Improving air quality in European cities will bring major health benefits
Most people living in European cities are exposed to poor air quality. Latest estimates by the European Environment Agency (EEA), released today, show that fine particulate matter continues to cause the premature death of more than 400 000 Europeans annually. Road transport, agriculture, power plants, industry and households are the biggest emitters of air pollutants in Europe.
The EEA's 'Air quality in Europe — 2017 report' presents an updated analysis of air quality and its impacts, based on official data from more than 2 500 monitoring stations across Europe in 2015. The report was launched by the EEA during the European Week of Regions and Cities 2017.
The data show that air quality in Europe is slowly improving, thanks to past and current policies and technological developments. However, high concentrations of air pollution still have significant impacts on Europeans' health, with particulate matter (PM), nitrogen dioxide (NO2) and ground-level ozone (O3) causing the biggest harm.
According to the report, PM2.5 concentrations were responsible for an estimated 428 000 premature deaths in 41 European countries in 2014, of which around 399 000 were in the EU-28. Poor air quality also has considerable economic impacts, increasing medical costs, reducing workers' productivity, and damaging soil, crops, forests, lakes and rivers.
'As a society, we should not accept the cost of air pollution. With bold decisions and smart investments in cleaner transport, energy and agriculture, we can both tackle pollution and improve our quality of life', said EEA Executive Director Hans Bruyninckx. 'It is encouraging to see that many European governments and specifically cities are showing leadership in protecting people's health by improving air quality. Clean air belongs to everyone, including people living in cities.'
'The EEA report shows that poor air quality continues to have significant health impacts. The European Commission is committed to tackling this and help Member States make sure that the quality of their citizens' air is of the highest standard,” added Karmenu Vella, EU Commissioner for environment, maritime affairs and fisheries.

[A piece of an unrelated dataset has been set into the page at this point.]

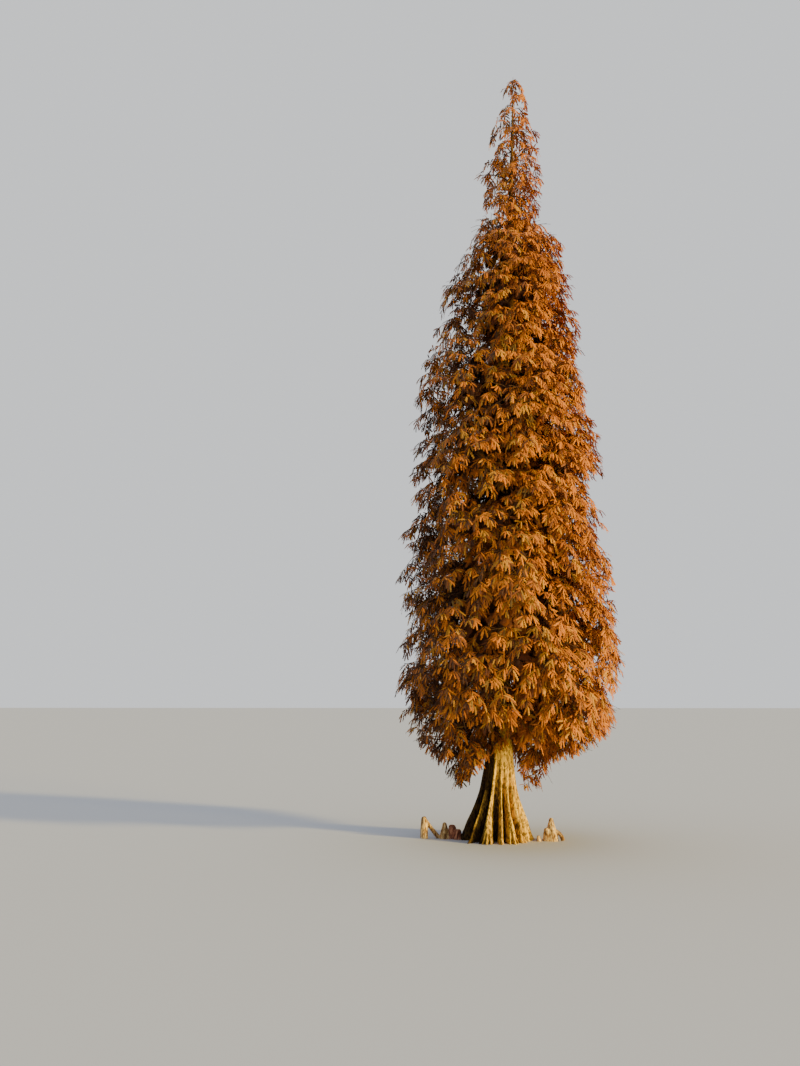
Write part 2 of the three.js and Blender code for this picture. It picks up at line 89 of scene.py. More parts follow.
KNEES = {  # cones are x, y, height, foot radius, top radius; arms are from, by, to, radius
    "knee_left_outer": {
        "cones": [(-0.825, -0.06, 0.24, 0.046, 0.025)],
        "arms": [((-0.805, -0.058, 0.19), (-0.735, -0.05, 0.095), (-0.655, -0.04, 0.005), 0.024)],
    },
    "knee_left_middle": {"cones": [(-0.59, -0.05, 0.178, 0.062, 0.012)], "arms": []},
    "knee_left_inner": {
        "cones": [(-0.508, -0.03, 0.15, 0.058, 0.034), (-0.444, -0.08, 0.11, 0.052, 0.03)],
        "arms": [],
    },
    "knee_right": {
        "cones": [(0.612, -0.06, 0.245, 0.078, 0.018), (0.56, -0.085, 0.14, 0.046, 0.024)],
        "arms": [((0.64, -0.066, 0.11), (0.7, -0.08, 0.078), (0.735, -0.092, 0.005), 0.022)],
    },
    "knee_right_small": {"cones": [(0.462, -0.12, 0.062, 0.026, 0.012)], "arms": []},
}

# The crown's outline, in more detail than the source has
NOTCH = {"at": -0.62, "half": 0.36, "deep": 0.3}  # in the underside, to let low light in to the trunk
HANGING_TUFTS = [(-2.68, 0.2), (-2.1, 0.15), (0.15, 0.25), (0.85, 0.22), (2.2, 0.22), (3.0, 0.2)]  # angle, half
BETWEEN_TUFTS = 0.2  # how much higher the underside is between those
FARTHEST = ((-1.2, -1.325, 0.5), (1.51, 1.38, HEIGHT))  # corners of the box that all keeps inside
SPRAY_MARGIN = [  # how far sprays may come out of the crown's outline, by height
    (0.6, 0.14), (0.76, 0.02), (1.05, 0.0), (1.3, 0.03), (1.6, 0.01), (2.6, 0.01), (4.0, 0.055), (6.9, 0.055),
    (7.2, 0.0), (7.4, -0.07), (7.7, -0.06), (8.0, 0.02), (8.3, 0.055), (8.8, 0.055), (9.6, 0.13),
]
TIP_MARGIN = (0.04, 0.03)  # how much less it is for twig tips, and its least
SIDE_MARGIN = 0.015  # how much less it is for side twigs
TIP_ROOM = (0.14, 0.07)  # how far tips may hang below the underside, and how clear of the bark they are
SIDE_ROOM = (0.17, 0.03)
SPRAY_ROOM = (0.21, 0.02)
INNER_SPRAYS = (-0.1, -0.08)  # how far these may come out of the outline, and below the underside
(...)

This year's report also puts special focus on agriculture, which is an important emitter of air pollutants and greenhouse gases. A wide range of actions, including technically and economically viable measures, are available to reduce emissions from agriculture but have yet to be adopted at the scale and intensity needed, the report notes.

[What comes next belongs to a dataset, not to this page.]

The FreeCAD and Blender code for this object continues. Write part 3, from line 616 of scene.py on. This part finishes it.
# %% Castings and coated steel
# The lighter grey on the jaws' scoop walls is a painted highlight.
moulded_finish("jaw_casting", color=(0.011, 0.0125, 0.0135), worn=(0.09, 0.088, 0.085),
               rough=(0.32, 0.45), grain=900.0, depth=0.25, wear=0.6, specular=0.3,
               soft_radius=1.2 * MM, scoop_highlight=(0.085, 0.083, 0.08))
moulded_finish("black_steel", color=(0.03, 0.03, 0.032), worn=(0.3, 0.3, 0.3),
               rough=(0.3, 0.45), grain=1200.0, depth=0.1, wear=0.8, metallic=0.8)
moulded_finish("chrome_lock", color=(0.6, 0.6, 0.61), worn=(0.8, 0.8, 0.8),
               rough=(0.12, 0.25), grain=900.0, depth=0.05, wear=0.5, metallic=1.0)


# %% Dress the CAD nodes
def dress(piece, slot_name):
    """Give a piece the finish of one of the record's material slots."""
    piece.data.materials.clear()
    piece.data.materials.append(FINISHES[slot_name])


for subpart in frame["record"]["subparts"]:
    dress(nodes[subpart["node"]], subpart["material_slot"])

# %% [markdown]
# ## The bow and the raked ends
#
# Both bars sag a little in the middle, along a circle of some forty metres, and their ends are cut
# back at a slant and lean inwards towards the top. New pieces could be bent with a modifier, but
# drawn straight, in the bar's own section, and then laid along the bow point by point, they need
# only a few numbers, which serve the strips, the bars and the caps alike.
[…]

- Particulate matter: 7 % of the EU-28 urban population was exposed to PM2.5 levels above the EU`s annual limit value in 2015. Approximately 82 % were exposed to levels exceeding the stricter WHO guidelines. Exposure to PM2.5 caused the premature death of estimated 428 000 people in 41 European countries in 2014.
- Nitrogen dioxide: 9 % of the EU-28 urban population was exposed to NO2 levels above the EU`s annual limit value and WHO guidelines in 2015. Exposure to NO2 caused the premature death of estimated 78 000 people in 41 European countries in 2014.
- Ground-level ozone: 30 % of the EU-28 urban population was exposed to O3 levels above the EU`s target value in 2015. Approximately 95 % were exposed to levels exceeding the stricter WHO guidelines. Exposure to O3 caused the premature death of estimated 14 400 people in 41 European countries in 2014.
The estimated health impacts in this report are those attributable to exposure to PM2.5, NO2and O3 in Europe in 2014. These estimates are based on information on air pollution, demographic data and the relationship between exposure to pollutant concentrations and specified health outcomes.
Premature deaths are defined as deaths that occur before a person reaches an expected age. This expected age is typically the age of standard life expectancy for a country and gender. Premature deaths are considered to be preventable if their cause can be eliminated.